Check each line of the listing, and copy it if it contains the word "joints".

Records that describe objects
§

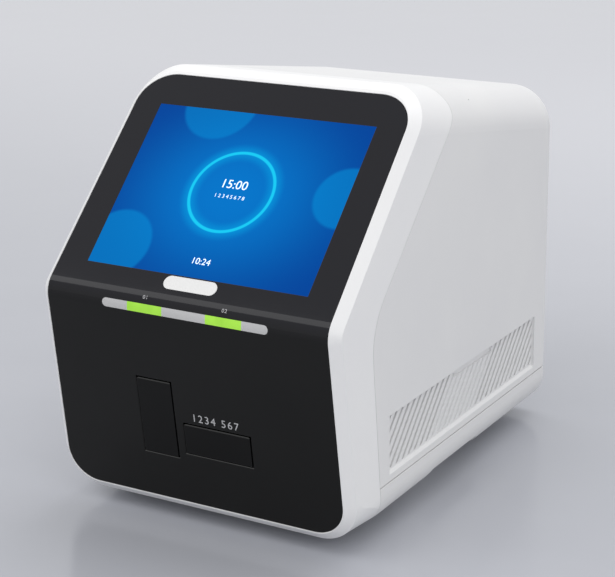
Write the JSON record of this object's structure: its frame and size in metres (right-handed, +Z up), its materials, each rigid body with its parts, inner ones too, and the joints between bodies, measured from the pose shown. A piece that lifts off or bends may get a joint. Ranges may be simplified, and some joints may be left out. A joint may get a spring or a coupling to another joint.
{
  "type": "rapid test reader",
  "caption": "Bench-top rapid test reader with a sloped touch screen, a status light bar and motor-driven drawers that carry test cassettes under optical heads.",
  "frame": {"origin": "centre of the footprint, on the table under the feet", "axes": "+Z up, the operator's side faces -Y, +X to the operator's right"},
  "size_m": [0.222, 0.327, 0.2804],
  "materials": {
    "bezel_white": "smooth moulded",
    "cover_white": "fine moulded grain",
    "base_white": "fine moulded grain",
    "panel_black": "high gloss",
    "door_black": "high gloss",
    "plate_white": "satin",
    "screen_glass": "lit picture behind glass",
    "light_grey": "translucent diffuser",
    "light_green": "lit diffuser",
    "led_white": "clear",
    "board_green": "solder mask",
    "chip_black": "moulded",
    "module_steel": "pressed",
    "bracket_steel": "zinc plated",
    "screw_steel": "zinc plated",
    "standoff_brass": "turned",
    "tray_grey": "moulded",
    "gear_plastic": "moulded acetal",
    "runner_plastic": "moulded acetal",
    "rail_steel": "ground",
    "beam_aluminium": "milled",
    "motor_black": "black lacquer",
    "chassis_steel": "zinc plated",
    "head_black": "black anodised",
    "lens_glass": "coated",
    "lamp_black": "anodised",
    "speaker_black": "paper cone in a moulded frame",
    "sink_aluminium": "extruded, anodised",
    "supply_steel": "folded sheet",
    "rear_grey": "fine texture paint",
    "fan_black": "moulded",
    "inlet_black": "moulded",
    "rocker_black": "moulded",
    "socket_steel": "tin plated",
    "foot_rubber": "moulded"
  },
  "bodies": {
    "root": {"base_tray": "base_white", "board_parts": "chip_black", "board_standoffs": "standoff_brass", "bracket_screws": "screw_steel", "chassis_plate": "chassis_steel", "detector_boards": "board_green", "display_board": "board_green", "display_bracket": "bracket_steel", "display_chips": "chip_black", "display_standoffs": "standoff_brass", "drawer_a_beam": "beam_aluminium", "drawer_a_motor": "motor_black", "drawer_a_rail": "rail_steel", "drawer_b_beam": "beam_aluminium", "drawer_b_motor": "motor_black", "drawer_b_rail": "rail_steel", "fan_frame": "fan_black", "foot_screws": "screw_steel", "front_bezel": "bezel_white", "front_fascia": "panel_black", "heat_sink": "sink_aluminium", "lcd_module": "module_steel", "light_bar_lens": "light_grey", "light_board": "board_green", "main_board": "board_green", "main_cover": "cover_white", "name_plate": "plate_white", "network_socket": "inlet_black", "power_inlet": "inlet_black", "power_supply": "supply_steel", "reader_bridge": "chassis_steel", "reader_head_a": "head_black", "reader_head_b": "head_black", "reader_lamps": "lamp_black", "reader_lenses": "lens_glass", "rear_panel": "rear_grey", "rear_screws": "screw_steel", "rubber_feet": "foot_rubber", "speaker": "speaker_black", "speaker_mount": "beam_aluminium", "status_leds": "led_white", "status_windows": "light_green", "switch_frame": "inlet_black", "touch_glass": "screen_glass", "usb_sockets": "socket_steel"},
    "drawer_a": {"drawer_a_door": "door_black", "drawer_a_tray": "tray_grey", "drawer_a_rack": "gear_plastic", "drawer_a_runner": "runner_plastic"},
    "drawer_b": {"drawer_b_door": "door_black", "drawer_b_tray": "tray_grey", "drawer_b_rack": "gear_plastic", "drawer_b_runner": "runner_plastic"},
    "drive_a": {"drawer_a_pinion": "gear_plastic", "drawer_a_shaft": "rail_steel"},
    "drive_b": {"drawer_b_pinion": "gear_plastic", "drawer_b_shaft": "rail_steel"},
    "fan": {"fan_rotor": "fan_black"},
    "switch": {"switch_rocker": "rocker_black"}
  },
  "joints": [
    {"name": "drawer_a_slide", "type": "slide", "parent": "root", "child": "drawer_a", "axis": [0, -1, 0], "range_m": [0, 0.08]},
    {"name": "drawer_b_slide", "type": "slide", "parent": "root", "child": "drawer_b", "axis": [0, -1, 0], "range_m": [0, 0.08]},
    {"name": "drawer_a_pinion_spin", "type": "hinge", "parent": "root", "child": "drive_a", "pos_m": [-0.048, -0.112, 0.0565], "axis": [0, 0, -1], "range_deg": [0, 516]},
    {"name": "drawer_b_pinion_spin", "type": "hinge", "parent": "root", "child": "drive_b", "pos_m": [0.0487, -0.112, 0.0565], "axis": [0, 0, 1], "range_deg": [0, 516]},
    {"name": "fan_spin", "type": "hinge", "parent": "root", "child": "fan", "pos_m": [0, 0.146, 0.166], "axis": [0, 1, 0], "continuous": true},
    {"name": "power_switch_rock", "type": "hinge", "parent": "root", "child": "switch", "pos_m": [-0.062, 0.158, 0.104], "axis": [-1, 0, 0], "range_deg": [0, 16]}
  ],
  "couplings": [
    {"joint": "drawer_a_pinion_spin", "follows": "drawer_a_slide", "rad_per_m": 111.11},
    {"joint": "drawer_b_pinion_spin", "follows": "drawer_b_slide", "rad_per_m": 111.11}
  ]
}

§

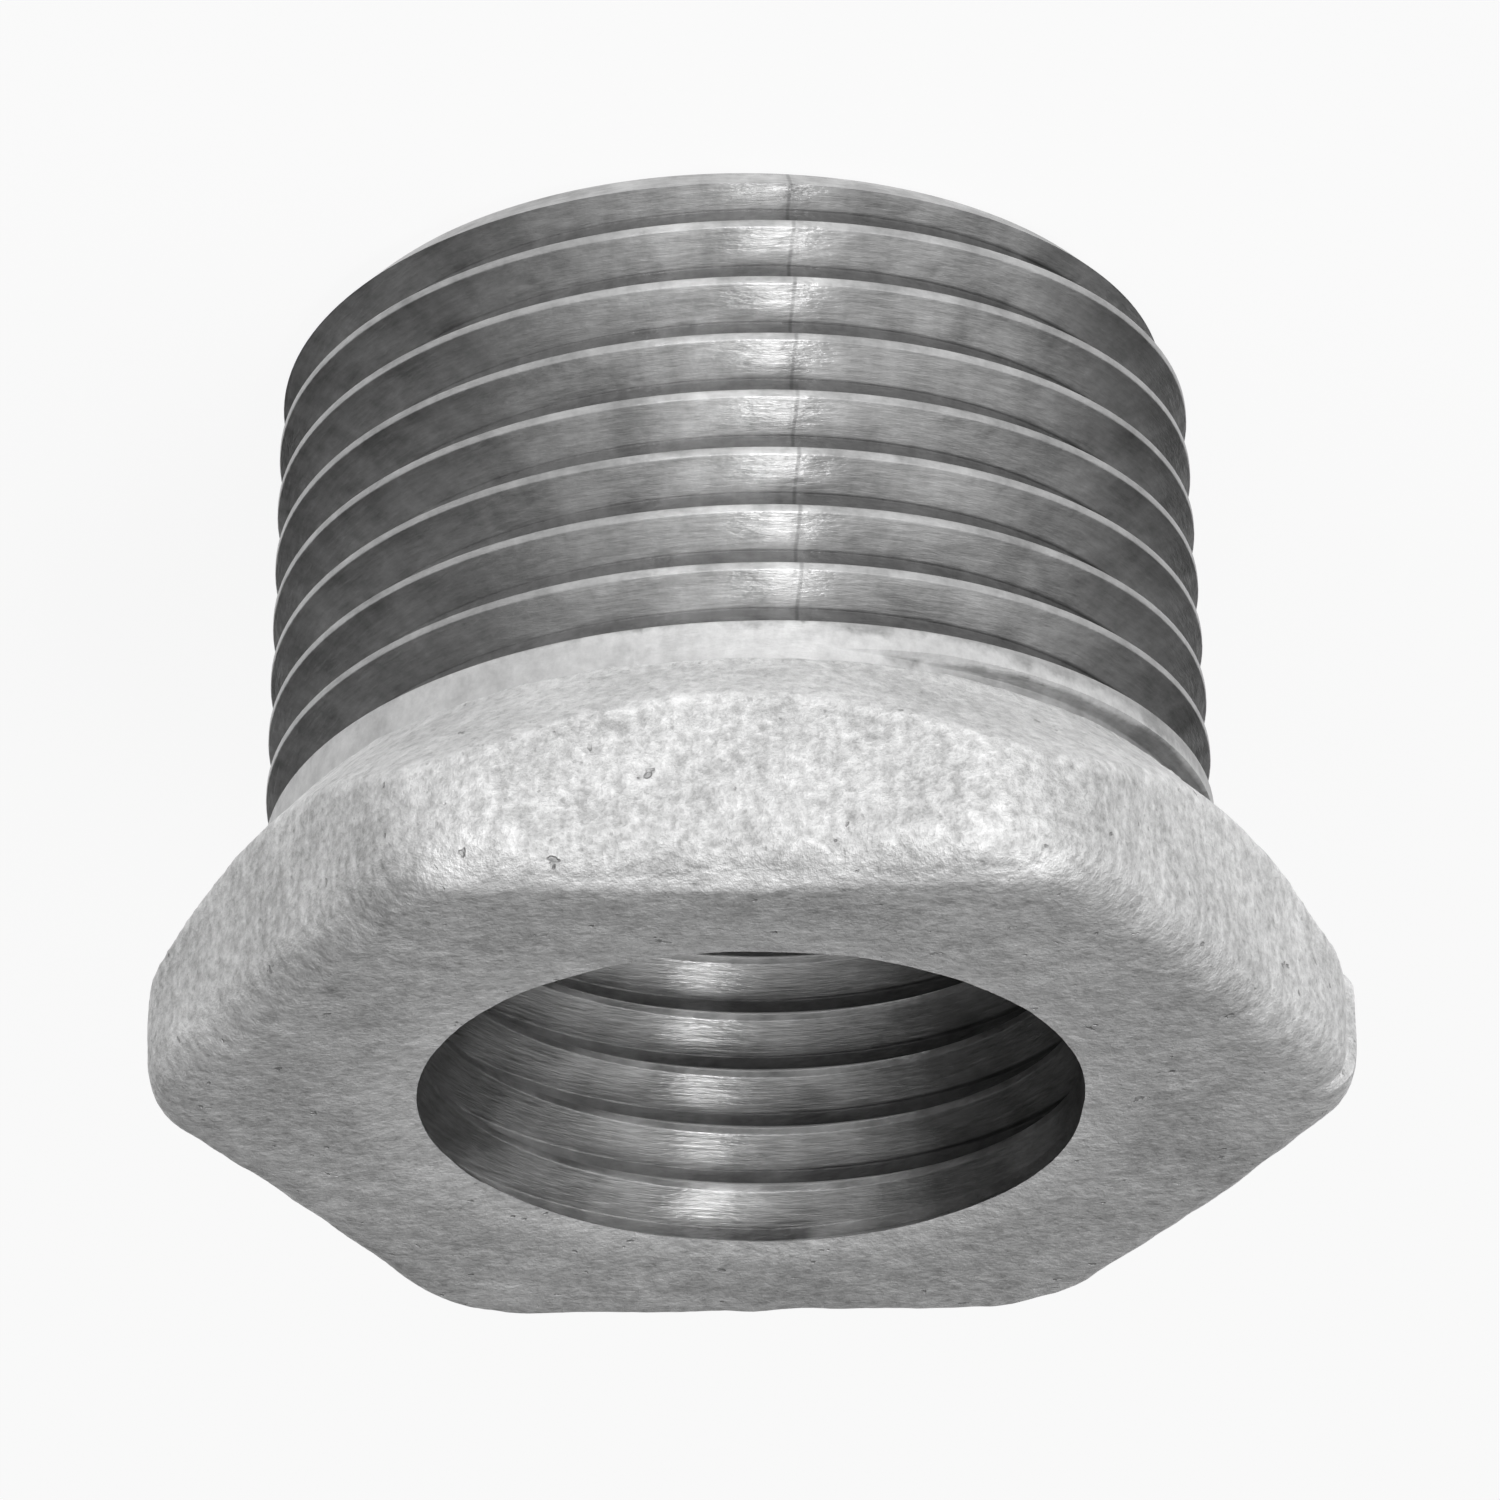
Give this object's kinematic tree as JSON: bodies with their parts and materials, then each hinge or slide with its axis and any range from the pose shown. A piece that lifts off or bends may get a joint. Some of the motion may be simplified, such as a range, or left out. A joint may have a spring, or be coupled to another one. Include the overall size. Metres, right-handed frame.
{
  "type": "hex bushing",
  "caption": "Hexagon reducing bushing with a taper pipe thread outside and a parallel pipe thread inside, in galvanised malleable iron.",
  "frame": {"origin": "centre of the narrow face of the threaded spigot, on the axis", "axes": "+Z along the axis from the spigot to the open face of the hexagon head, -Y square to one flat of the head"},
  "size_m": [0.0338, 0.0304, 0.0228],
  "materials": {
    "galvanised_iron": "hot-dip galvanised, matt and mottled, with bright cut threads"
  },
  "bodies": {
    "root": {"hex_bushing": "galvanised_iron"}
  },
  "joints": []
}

§

▶ **Exercise response**
Write the JSON record of this object's structure: its frame and size in metres (right-handed, +Z up), its materials, each rigid body with its parts, inner ones too, and the joints between bodies, measured from the pose shown. A piece that lifts off or bends may get a joint. Ranges may be simplified, and some joints may be left out. A joint may get a spring or a coupling to another joint.
  "joints": [
  "joints": []